Problem details
Give back, exactly as written, the lines from the beginning of the listing through the one that contains "Vector = FreeCAD.Vector".

* BEGIN Given entries *

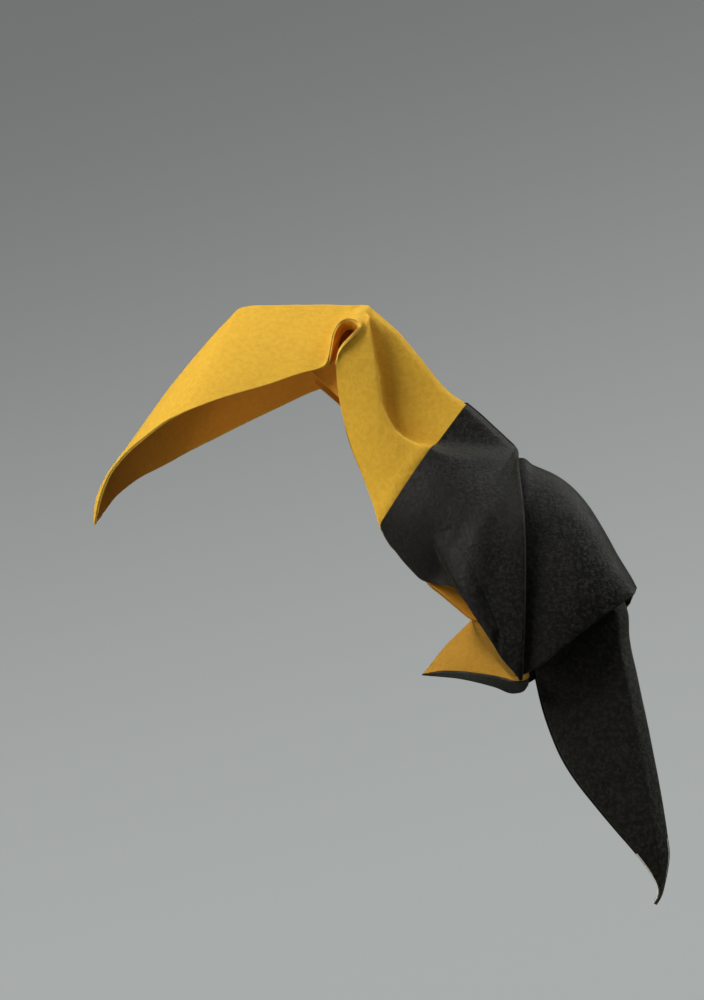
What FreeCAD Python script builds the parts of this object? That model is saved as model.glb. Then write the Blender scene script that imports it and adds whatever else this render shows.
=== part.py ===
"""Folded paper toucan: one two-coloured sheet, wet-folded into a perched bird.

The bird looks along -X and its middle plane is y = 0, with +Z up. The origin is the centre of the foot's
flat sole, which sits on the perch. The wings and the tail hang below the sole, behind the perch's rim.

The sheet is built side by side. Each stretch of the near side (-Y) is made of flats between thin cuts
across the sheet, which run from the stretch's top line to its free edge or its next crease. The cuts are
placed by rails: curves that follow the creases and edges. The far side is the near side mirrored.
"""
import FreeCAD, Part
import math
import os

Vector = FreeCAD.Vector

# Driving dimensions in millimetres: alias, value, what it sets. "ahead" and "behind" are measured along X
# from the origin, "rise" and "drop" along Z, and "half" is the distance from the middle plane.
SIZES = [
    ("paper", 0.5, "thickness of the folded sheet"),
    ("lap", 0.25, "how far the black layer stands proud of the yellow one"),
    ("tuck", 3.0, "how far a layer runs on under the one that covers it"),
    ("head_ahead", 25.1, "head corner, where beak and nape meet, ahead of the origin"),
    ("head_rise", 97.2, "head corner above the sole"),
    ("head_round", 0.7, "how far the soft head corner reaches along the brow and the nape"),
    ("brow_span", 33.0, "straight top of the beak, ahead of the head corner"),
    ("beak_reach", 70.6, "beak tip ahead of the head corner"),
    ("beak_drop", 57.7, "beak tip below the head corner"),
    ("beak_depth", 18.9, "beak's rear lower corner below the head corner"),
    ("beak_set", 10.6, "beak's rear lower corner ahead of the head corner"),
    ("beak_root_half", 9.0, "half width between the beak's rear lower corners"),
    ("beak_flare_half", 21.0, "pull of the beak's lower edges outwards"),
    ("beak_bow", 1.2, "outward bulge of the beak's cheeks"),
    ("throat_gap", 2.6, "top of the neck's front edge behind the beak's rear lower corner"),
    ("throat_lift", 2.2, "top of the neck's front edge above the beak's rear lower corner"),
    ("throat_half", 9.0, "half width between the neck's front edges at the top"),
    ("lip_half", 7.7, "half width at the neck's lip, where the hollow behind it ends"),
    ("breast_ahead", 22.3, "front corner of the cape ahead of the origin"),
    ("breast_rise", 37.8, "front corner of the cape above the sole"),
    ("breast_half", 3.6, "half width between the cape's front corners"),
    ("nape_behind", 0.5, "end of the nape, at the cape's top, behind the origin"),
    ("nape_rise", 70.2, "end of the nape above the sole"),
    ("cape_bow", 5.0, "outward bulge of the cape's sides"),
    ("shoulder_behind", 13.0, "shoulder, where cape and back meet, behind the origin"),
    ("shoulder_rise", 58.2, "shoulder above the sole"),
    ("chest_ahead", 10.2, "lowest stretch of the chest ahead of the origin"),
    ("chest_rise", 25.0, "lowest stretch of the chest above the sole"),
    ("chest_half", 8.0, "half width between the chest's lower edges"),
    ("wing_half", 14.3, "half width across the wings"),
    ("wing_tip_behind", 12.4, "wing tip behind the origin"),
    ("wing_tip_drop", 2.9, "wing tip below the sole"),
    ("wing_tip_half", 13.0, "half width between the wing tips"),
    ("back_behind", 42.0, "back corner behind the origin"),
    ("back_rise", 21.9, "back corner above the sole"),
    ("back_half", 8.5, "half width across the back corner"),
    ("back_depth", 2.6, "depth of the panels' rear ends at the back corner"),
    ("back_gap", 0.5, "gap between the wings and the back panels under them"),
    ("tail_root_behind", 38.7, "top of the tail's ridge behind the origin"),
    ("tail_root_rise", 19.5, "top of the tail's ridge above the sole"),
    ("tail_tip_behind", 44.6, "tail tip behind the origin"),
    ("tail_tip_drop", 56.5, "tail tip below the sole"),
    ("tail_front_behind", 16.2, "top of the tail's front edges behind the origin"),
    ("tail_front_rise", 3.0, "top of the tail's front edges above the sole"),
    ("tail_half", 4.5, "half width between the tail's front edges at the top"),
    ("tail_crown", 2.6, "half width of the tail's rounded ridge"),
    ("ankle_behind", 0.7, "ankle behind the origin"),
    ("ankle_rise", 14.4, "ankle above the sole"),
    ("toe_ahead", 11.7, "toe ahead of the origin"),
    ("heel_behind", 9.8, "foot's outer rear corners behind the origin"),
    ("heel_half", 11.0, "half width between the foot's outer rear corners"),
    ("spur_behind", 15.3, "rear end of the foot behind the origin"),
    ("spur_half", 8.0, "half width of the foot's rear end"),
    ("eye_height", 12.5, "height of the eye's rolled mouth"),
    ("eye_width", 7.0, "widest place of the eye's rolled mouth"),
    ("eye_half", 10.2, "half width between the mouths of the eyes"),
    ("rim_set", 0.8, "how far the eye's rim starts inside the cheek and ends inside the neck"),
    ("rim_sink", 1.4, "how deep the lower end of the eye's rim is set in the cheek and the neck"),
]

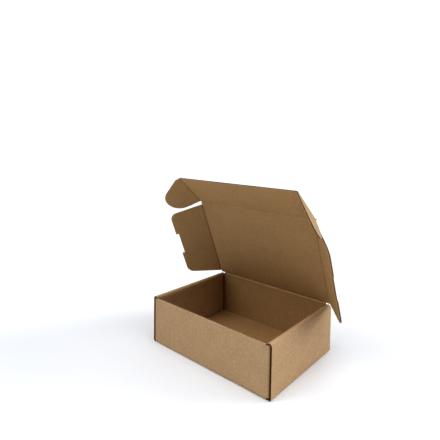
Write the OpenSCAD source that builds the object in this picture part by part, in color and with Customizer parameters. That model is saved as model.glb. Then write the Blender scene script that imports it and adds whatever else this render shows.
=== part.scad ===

* END Given entries *

Exercise solution
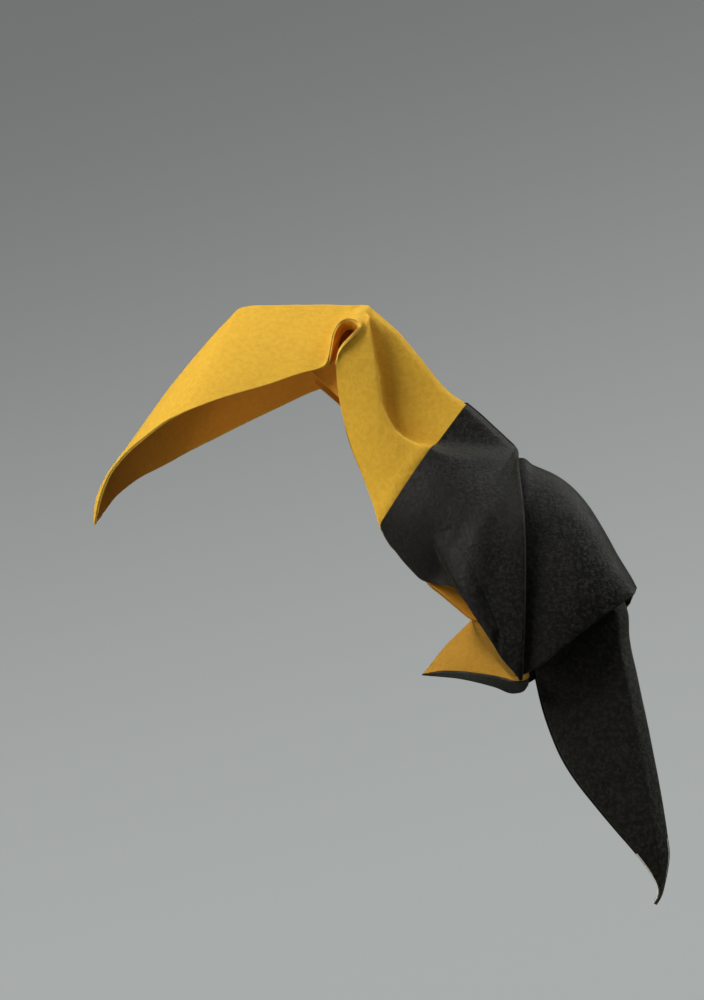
What FreeCAD Python script builds the parts of this object? That model is saved as model.glb. Then write the Blender scene script that imports it and adds whatever else this render shows.
=== part.py ===
"""Folded paper toucan: one two-coloured sheet, wet-folded into a perched bird.

The bird looks along -X and its middle plane is y = 0, with +Z up. The origin is the centre of the foot's
flat sole, which sits on the perch. The wings and the tail hang below the sole, behind the perch's rim.

The sheet is built side by side. Each stretch of the near side (-Y) is made of flats between thin cuts
across the sheet, which run from the stretch's top line to its free edge or its next crease. The cuts are
placed by rails: curves that follow the creases and edges. The far side is the near side mirrored.
"""
import FreeCAD, Part
import math
import os

Vector = FreeCAD.Vector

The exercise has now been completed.